You can always tell what someone does sometimes based on how they carry themselves, right? Like what they do professionally. So salesmen always come off a certain way. When I was in art school, I noticed that illustration majors were a little bit different from graphic design majors, and a little bit different from the architecture people. Fine artists are just like far gone. Graphic designers are also a certain type of specific, but they’re over thinkers, so they overthink more than they actually need to.
Illustrators are kind of somewhere in between all of that. Especially if you do commercial illustration, you’re definitely a little bit more open to mistakes. But for me, at least, as far as like my approach, I was, and still am, very intentional with the mistakes. I celebrate the little things. So it’d be like, I kind of like this, I’m just going to leave it and let’s just see where it goes. That’s also just part of me as a person.
I think part of it is just my way of dealing with stress, too. So I don’t get too bogged down with things because in my early years, when I first started, I would worry about everything. Worrying about everything finally pushed me past a certain threshold and I just became like, “I don’t give a fuck. I don’t care anymore.” I don’t need to physically, emotionally care as much. I was able to create distance for myself and I think maybe sometimes you have to push yourself to that threshold. And I became aware of the things that I’m not in control of and realized that’s why I should stop caring about all the little things.

Did you find that your work changed once you let go?
In different ways. But I still always care about my work. I was in Hawaii for the POW! WOW! mural festival and one of my friends asked me, “How did you get to the style that you have?” Thinking about it brought me back to my college days. It was difficult to create a style because a bar had been set that was based on what [Parsons] said was the best. As a student, I saw that and thought, “Oh, this is the best. I’m really different from the best and I don’t really know now to get there.” As I started applying for internships and stuff I would show my portfolio to my friends and it would look just like else’s stuff because that was what we’ve been taught.
But it was the sketches and the random stuff that I used to make that portfolio that led to my style today. Basically, I let go and I was just really lazy. I just got really lazy and I thought, “You know what, I know I have the skill set.” If I wanted to do a watercolor, I did a watercolor. It’s not really my style, but I can do it. I can do oil painting, acrylic painting, whatever. I’ve been traditionally trained and I can handle different styles and mediums. But, I choose not to, because I’m lazy. It takes a lot of time to mix paints and colors, and wait for it to dry. So the style that I have now, that’s just me being really lazy.
But I’ve also been inspired by agency life, marketing, advertising, commercial thinking, and what the client responds to. Everything around me I find some kind of inspiration, too. Stuff like Chipotle and the brown bag your burrito comes in with all the illustrations on it. Industrial sounds, too: garbage trucks, street cleaners, buses. I draw inspiration from so many different angles. And a lot of it is just me being lazy. I think, “I can just create with a Sharpie.” I don’t do that, but I think like that.   

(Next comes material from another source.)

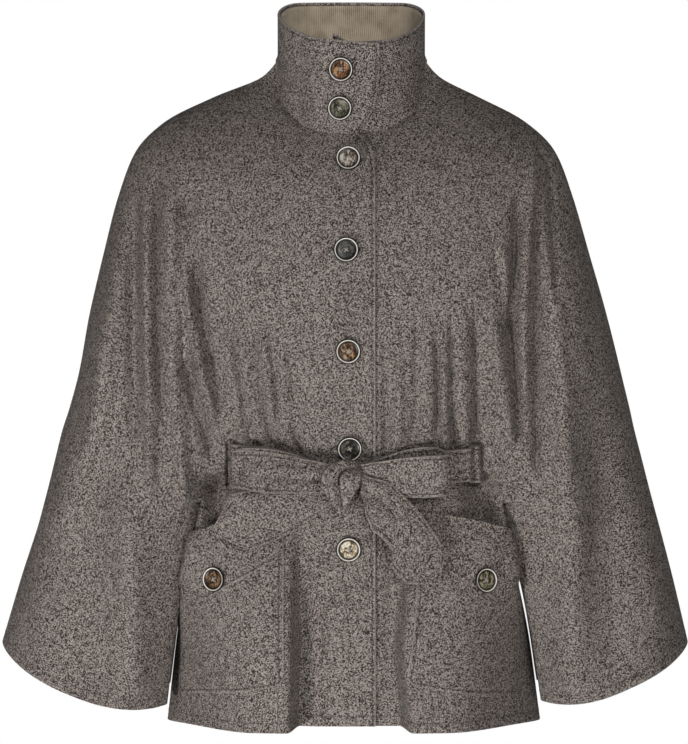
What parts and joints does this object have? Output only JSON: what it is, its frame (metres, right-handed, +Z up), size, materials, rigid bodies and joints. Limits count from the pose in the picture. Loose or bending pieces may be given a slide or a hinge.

I had this epiphany two or three weeks ago and thinking about my process. My whole process has always been, “Is this the most effective way or is this the best way to do it?” And I didn’t realize until like two weeks ago when I was thinking about method actors and how frustrating they are to me. I was like, maybe they’re just doing the things that they’re doing because that’s the way they want to do them. And I’m wondering if you’re lazy or is that just the way you want to do it, the way you want to work?
I’m kind of a lazy person, so that’s probably the way I want to do it. Because my approach is like, I can make a cool oil painting, it’ll take me a very long time-

And maybe you don’t want to invest that time . . .
Yeah, what I mean by time is like if I’m not trying to be perfect then I can invest my time and skill into things I can turn around in a much shorter amount of time. If I can do everything fast, well, effectively, and efficiently, then I have more time to sit around and watch Hulu. That’s literally it. I work so that I can do other things. 

So you can enjoy your fucking life!
So I can enjoy my life, and sit around and do what I want to do.

Is there a message behind your work? Are you trying to sort of express something? Or speak towards something?
No, not so much. But I guess there’s a difference between my personal work and my corporate work.
For my corporate work, I see myself as a vessel for the client to help carry through their messaging. And so whether a client’s trying to promote a product or a campaign, or whatever, I try to make sure I integrate my style with the client’s desired messaging that speaks to their audience. My work will push the message of that specific campaign and product. And if it’s consumer facing, make sure it’s nice and pretty.
If I have a personal or internal message or expression, it’s creating something to actually have people stop in their tracks. Whether it’s a subway ad or pair of sneakers that makes people stop and be like, “That’s cool,” then that’s a win for me. 

Do you have a particular audience in mind for your personal work?
My personal work is just that, my personal work. I do it because I want to. When I was growing up, Air Force Ones and Uptowns were really popular. They’re also pretty expensive for a 13-year-old in junior high school. I finally got my first pair when I was a freshman or sophomore in high school. So I decided to draw my first pair of Air Force Ones because they were sneakers I always really wanted and it was so hard for me to get a pair and when I did it was such a big deal. They’re a representation of my youth and I drew them all old and crinkly and the sole was yellowed. It wasn’t gross to me, it looked like a piece of art.
I initially drew them just for me. I thought, “I have this skill, why not just make it?” And then I actually sold it as a print and it became popular. Someone got my print tattooed on their forearm because the shoe meant so much to them. It felt really good to know that my work resonated with other people. So the personal work is just because I want to, but it also connects with a wider audience.